After record contractions in April, production and new orders placed with euro area manufacturers declined at noticeably slower rates in May. Exports logged its second-sharpest fall in the survey history.

Manufacturers continued to sharply reduce their staffing levels in May, extending the current period of contraction to 13 successive months.

On the price front, deflationary pressures continued to build. The survey showed that input costs fell for a twelfth consecutive month in May. With the demand environment challenging, firms chose to cut their output charges.

Finally, confidence about the year ahead improved to a three-month high in May but remained inside negative territory.

Although there was a general improvement in PMI readings across the region, all countries continued to experience further deterioration in operating conditions.

Germany recorded the lowest PMI of all countries, followed by Spain. Germany’s headline IHS Markit/BME manufacturing PMI climbed to 36.6 from April’s 11-year low of 34.5. This was below the flash reading of 36.8.

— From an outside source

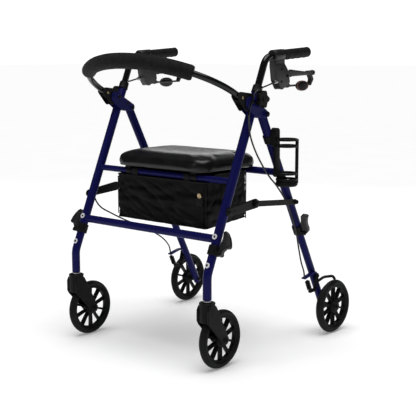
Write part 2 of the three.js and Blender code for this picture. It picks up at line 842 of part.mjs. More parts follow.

The slower falls in output and new orders were partly offset by a steeper decline in employment, a renewed drop in stocks of purchases and a less marked lengthening of supplier delivery times.

France’s final manufacturing PMI rose to 40.6 in May from 31.5 in April. Although the indicator showed another marked contraction, the score was slightly above the flash 40.3.

Data showed that French output, new orders and employment all fell at slower rates in May after April’s survey record.

Spain’s factory PMI advanced to 38.3 from 30.8 a month ago. The score was forecast to rise to 38.0. At the same time, Italy’s PMI came in at 45.4, up from 31.1 in April and above the forecast of 37.1.